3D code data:
════════════════

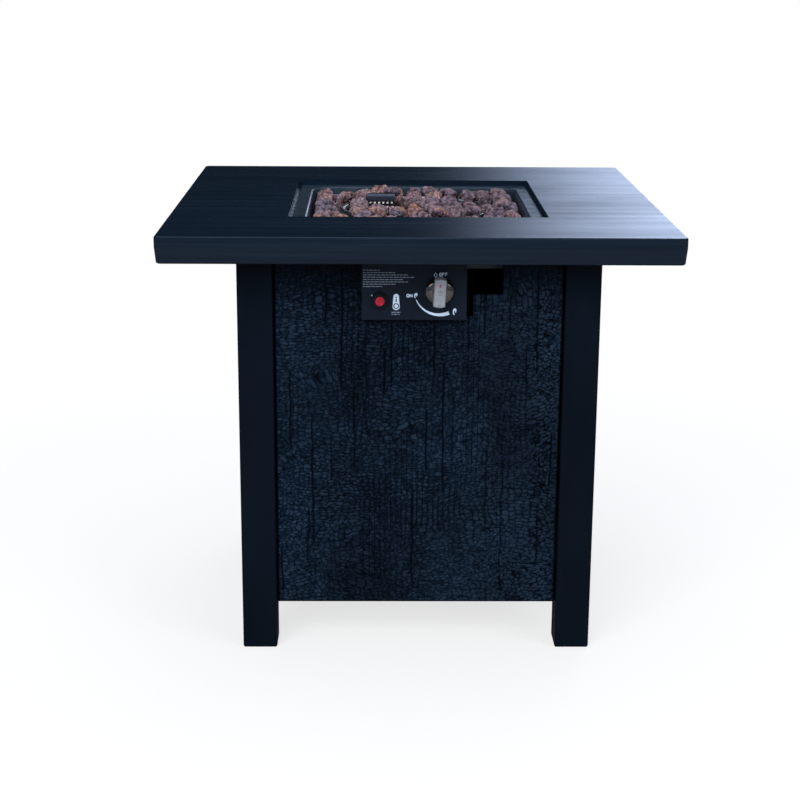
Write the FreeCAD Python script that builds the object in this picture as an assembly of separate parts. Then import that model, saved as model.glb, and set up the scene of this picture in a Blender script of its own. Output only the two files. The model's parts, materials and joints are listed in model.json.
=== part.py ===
import FreeCAD, Part
import math
import os
import random

V = FreeCAD.Vector
X, Y, Z = V(1, 0, 0), V(0, 1, 0), V(0, 0, 1)

# All sizes are in millimetres. The origin is on the floor under the middle of the table.
# The control plate is on the front, towards -Y, and the door is on the back.

# Table as a whole
table_side = 711.0
table_height = 630.0

# Cast slab with a square opening
slab_edge = 37.0
slab_skin = 16.0
slab_skirt = 22.0
slab_draft = 2.0
slab_corner = 8.0
slab_edge_round = 2.5
slab_rib = 12.0
slab_field_past_legs = 7.0
opening_side = 371.0
opening_corner = 3.0
seat_depth = 8.0
ledge_width = 15.0

# Square tube legs and their plastic feet
leg_span = 510.0
leg_side = 50.0
leg_wall = 1.5
leg_corner = 2.5
foot_pad = 2.0
foot_plug = 18.0
foot_clearance = 0.1

# Folded steel rails between the legs
rail_gauge = 2.0
rail_flange = 30.0
top_rail_drop = 18.0
bottom_rail_rise = 30.0
tab_width = 25.0
tab_drop = 22.0

# Textured panels
panel_thick = 6.0
panel_recess = 10.0
panel_side_gap = 2.0
panel_top_gap = 3.0
panel_bottom = 68.0

# Cut-outs at the top edge of the front panel
cutout_left = -72.0
cutout_right = 76.0
cutout_depth = 93.5
notch_right = 117.5
notch_depth = 63.0

# Fasteners
bolt_radius = 3.0
bolt_head_flats = 10.0
bolt_head_height = 4.5
bolt_length = 13.0
screw_radius = 2.0
screw_head_radius = 3.6
screw_head_height = 2.2
screw_bite = 4.0
hole_clearance = 0.2
thread_clearance = 0.05
boss_wall = 2.5
boss_length = 7.0

# Burner pan
pan_gauge = 1.2
pan_edge_gap = 5.0
pan_flange_width = 19.0
pan_taper = 6.5
pan_depth = 50.0
pan_corner = 36.0
pan_lip_round = 4.0
pan_floor_round = 8.0
drain_radius = 3.0
drain_offset = 125.0

# Ring burner
ring_radius = 113.0
ring_tube_radius = 7.0
ring_below_flange = 14.0
port_count = 40
port_radius = 1.3
port_depth = 2.0
spoke_radius = 6.0
hub_radius = 12.0
hub_collar_radius = 17.0
hub_collar_height = 4.0
nipple_radius = 10.0
nipple_drop = 26.0
locknut_flats = 27.0
locknut_height = 7.0

# Gas pipe from the valve to the burner, beside the valve towards the igniter
pipe_radius = 4.75
pipe_run_out = 32.0
pipe_bow = 5.0
pipe_rise = 0.5
elbow_radius = 12.0
elbow_below_pan = 34.0
elbow_reach = 24.0
elbow_branch_radius = 7.0
elbow_wall = 1.5
elbow_bead = 1.5
elbow_socket = 6.0
union_flats = 17.0
union_length = 10.0

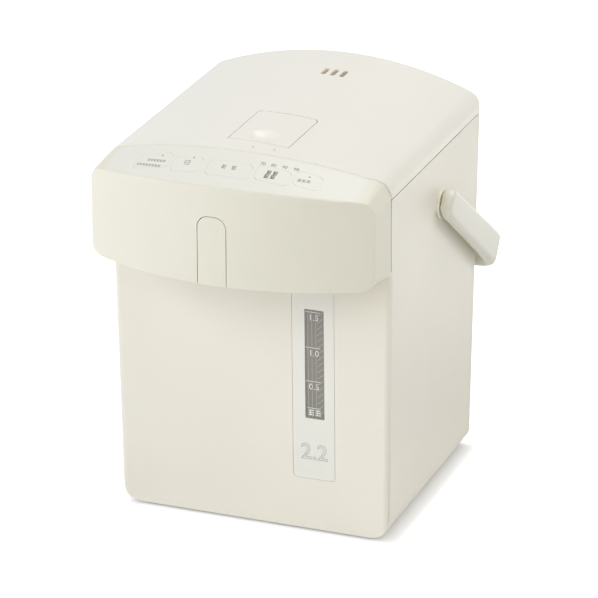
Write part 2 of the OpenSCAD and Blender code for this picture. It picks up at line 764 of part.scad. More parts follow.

════════════════

Repeat the data above exactly.

### Task output
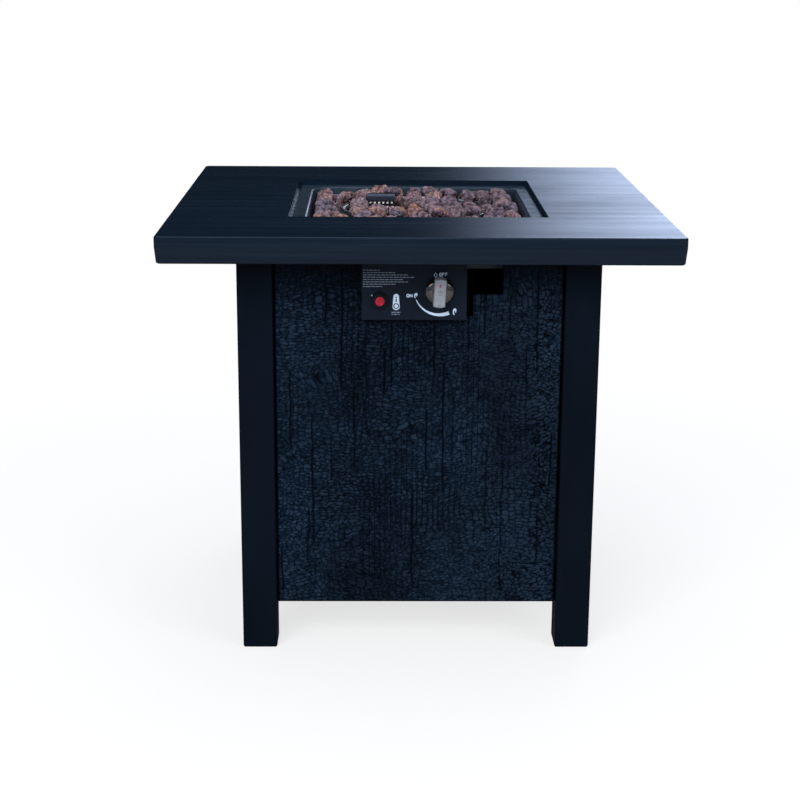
Write the FreeCAD Python script that builds the object in this picture as an assembly of separate parts. Then import that model, saved as model.glb, and set up the scene of this picture in a Blender script of its own. Output only the two files. The model's parts, materials and joints are listed in model.json.
=== part.py ===
import FreeCAD, Part
import math
import os
import random

V = FreeCAD.Vector
X, Y, Z = V(1, 0, 0), V(0, 1, 0), V(0, 0, 1)

# All sizes are in millimetres. The origin is on the floor under the middle of the table.
# The control plate is on the front, towards -Y, and the door is on the back.

# Table as a whole
table_side = 711.0
table_height = 630.0

# Cast slab with a square opening
slab_edge = 37.0
slab_skin = 16.0
slab_skirt = 22.0
slab_draft = 2.0
slab_corner = 8.0
slab_edge_round = 2.5
slab_rib = 12.0
slab_field_past_legs = 7.0
opening_side = 371.0
opening_corner = 3.0
seat_depth = 8.0
ledge_width = 15.0

# Square tube legs and their plastic feet
leg_span = 510.0
leg_side = 50.0
leg_wall = 1.5
leg_corner = 2.5
foot_pad = 2.0
foot_plug = 18.0
foot_clearance = 0.1

# Folded steel rails between the legs
rail_gauge = 2.0
rail_flange = 30.0
top_rail_drop = 18.0
bottom_rail_rise = 30.0
tab_width = 25.0
tab_drop = 22.0

# Textured panels
panel_thick = 6.0
panel_recess = 10.0
panel_side_gap = 2.0
panel_top_gap = 3.0
panel_bottom = 68.0

# Cut-outs at the top edge of the front panel
cutout_left = -72.0
cutout_right = 76.0
cutout_depth = 93.5
notch_right = 117.5
notch_depth = 63.0

# Fasteners
bolt_radius = 3.0
bolt_head_flats = 10.0
bolt_head_height = 4.5
bolt_length = 13.0
screw_radius = 2.0
screw_head_radius = 3.6
screw_head_height = 2.2
screw_bite = 4.0
hole_clearance = 0.2
thread_clearance = 0.05
boss_wall = 2.5
boss_length = 7.0

# Burner pan
pan_gauge = 1.2
pan_edge_gap = 5.0
pan_flange_width = 19.0
pan_taper = 6.5
pan_depth = 50.0
pan_corner = 36.0
pan_lip_round = 4.0
pan_floor_round = 8.0
drain_radius = 3.0
drain_offset = 125.0

# Ring burner
ring_radius = 113.0
ring_tube_radius = 7.0
ring_below_flange = 14.0
port_count = 40
port_radius = 1.3
port_depth = 2.0
spoke_radius = 6.0
hub_radius = 12.0
hub_collar_radius = 17.0
hub_collar_height = 4.0
nipple_radius = 10.0
nipple_drop = 26.0
locknut_flats = 27.0
locknut_height = 7.0

# Gas pipe from the valve to the burner, beside the valve towards the igniter
pipe_radius = 4.75
pipe_run_out = 32.0
pipe_bow = 5.0
pipe_rise = 0.5
elbow_radius = 12.0
elbow_below_pan = 34.0
elbow_reach = 24.0
elbow_branch_radius = 7.0
elbow_wall = 1.5
elbow_bead = 1.5
elbow_socket = 6.0
union_flats = 17.0
union_length = 10.0

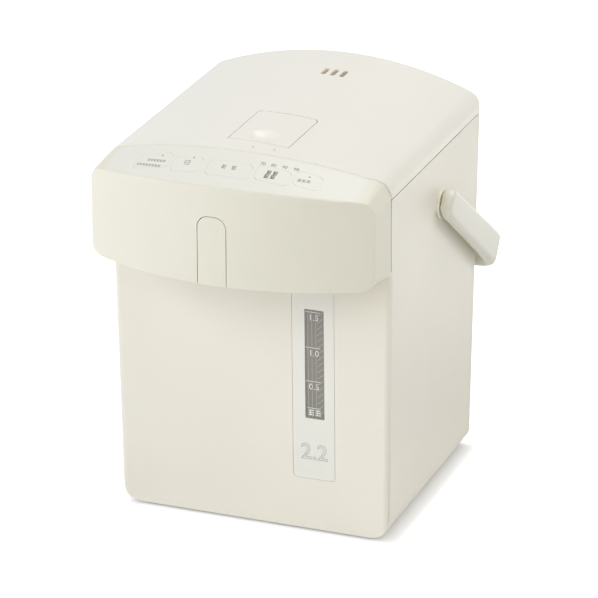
Write part 2 of the OpenSCAD and Blender code for this picture. It picks up at line 764 of part.scad. More parts follow.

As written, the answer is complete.